To open an excel file, you can do the following:

df = pd.read_excel(excel_path, sheet_name=my_sheet)
req_cols = ['EVENTS', 'DEADLINE']
df1 = df.groupby(['ISSUE NUMBER', 'GROUP']).describe()[req_cols].droplevel(0, axis=1)['top']
df1.columns = req_cols
print(df1)
0
Denes On

The task almost solved, but I faced a new issue.

The code:

excel_path = "\\REE.xlsx"
my_sheet = 'Events'

cols = ['DATE', 'BY', 'ISSUE NUMBER', 'GROUP', 'EVENTS', 'DEADLINE']
req_cols = ['EVENTS', 'DEADLINE']

df = pd.read_excel(excel_path, sheet_name = my_sheet, columns=cols)

today = datetime.today().strftime('%Y-%m-%d')
today_filter =  (df[(df['DATE'] == today)])

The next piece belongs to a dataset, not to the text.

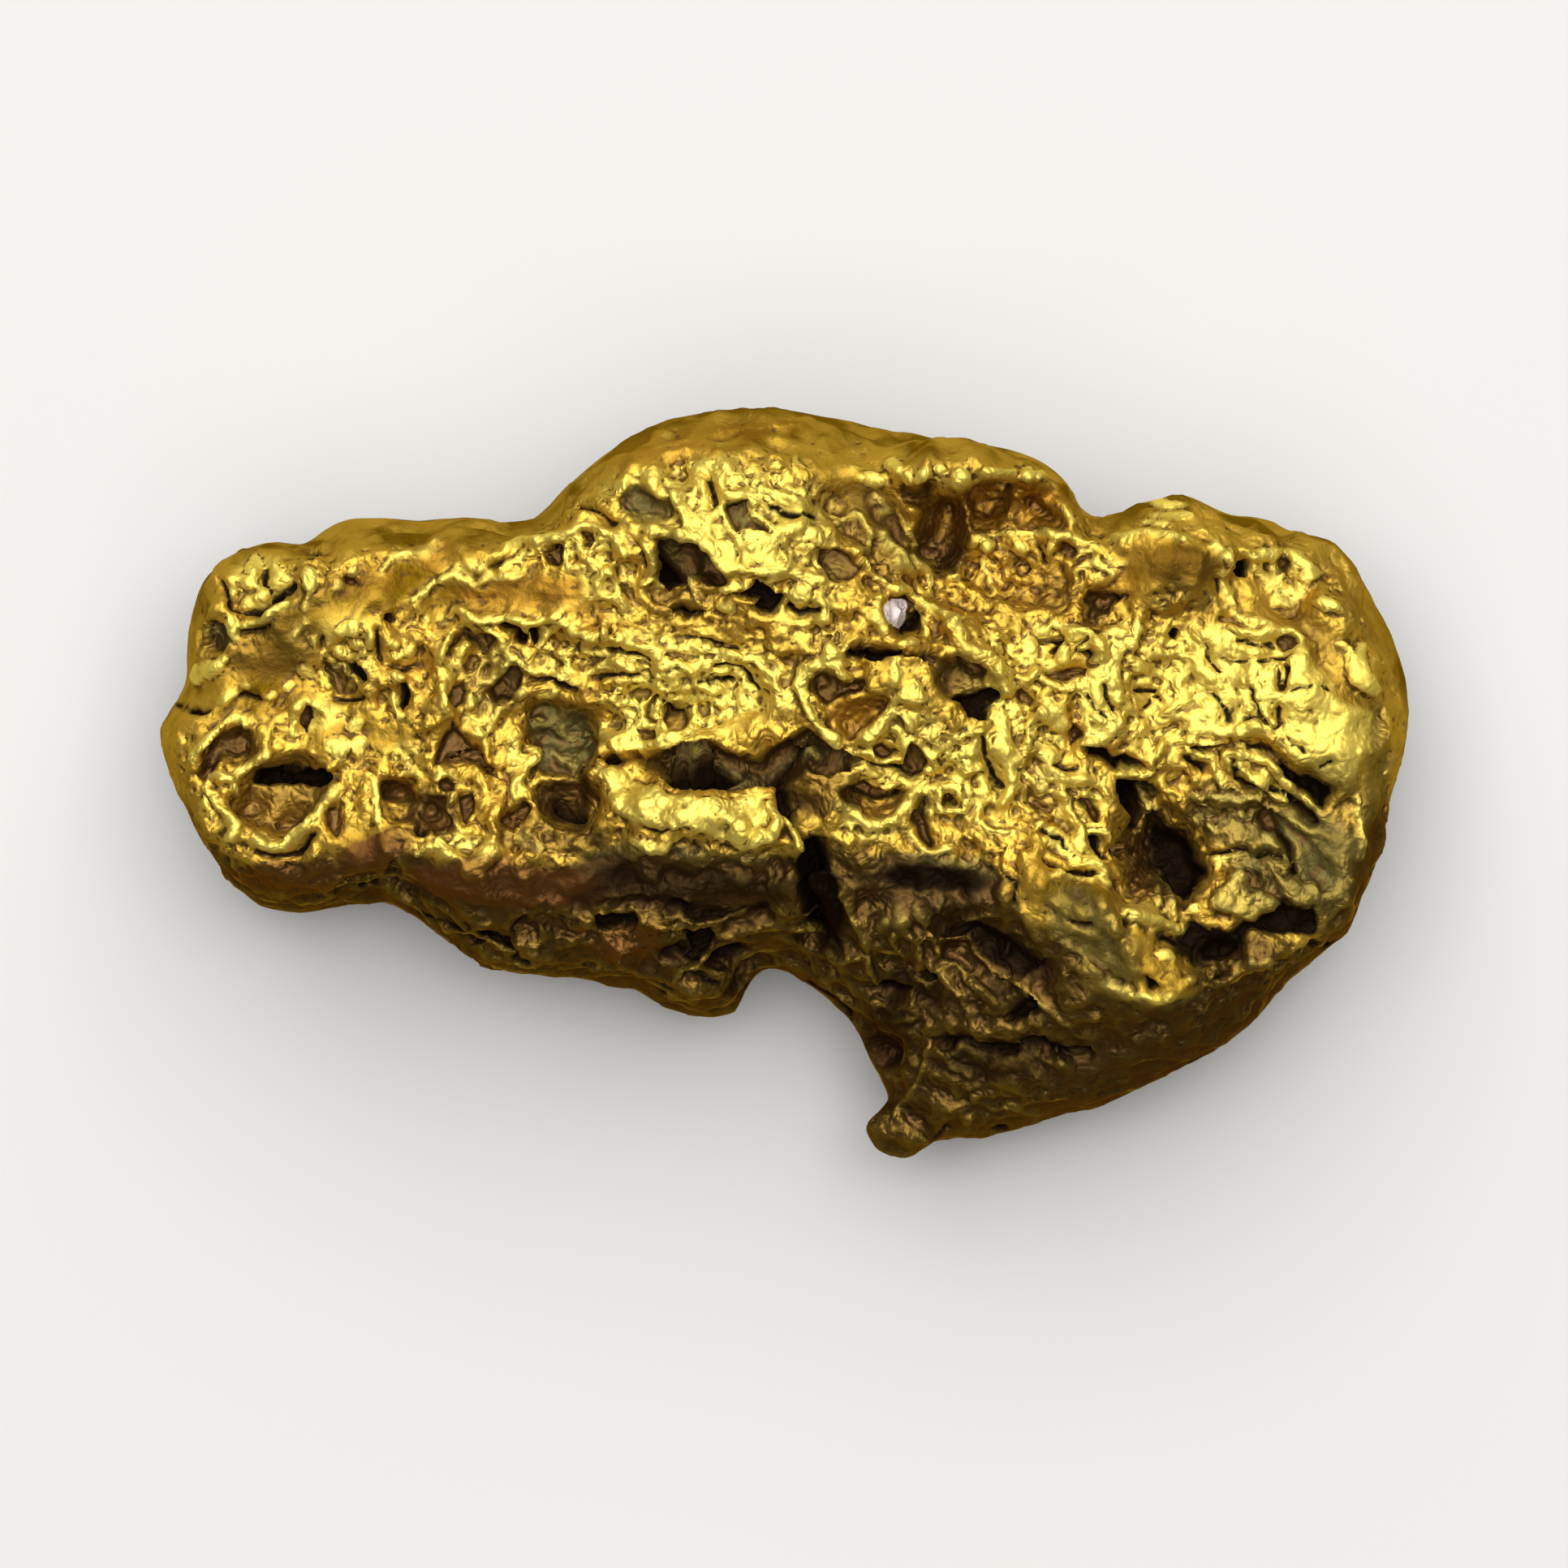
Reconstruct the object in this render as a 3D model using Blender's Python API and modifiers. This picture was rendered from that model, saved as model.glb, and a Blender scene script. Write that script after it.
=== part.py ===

df = pd.DataFrame(today_filter, columns=cols)
df1 = df.groupby(['ISSUE NUMBER', 'GROUP']).describe()[req_cols].droplevel(0, axis=1['top']
df1.columns = req_cols

print(df1)

On the 'BY' column there are same values. eg. '@task'. But the script print only once.

int his case

Required result:

114761
      @task Jane another words 2019-05-10
      @task result John something
      @task John something else 2019-05-08
 ...
 ...
 ...
 ...

My code result:

114761
      @task Jane another words 2019-05-10
      @task result John something
 ...
 ...
 ...

John @task something else 2019-05-08 do not print it out. Why?

And there is a some result in other options also. If there are more some values at'BY' column the script print out only the first and skip the rest.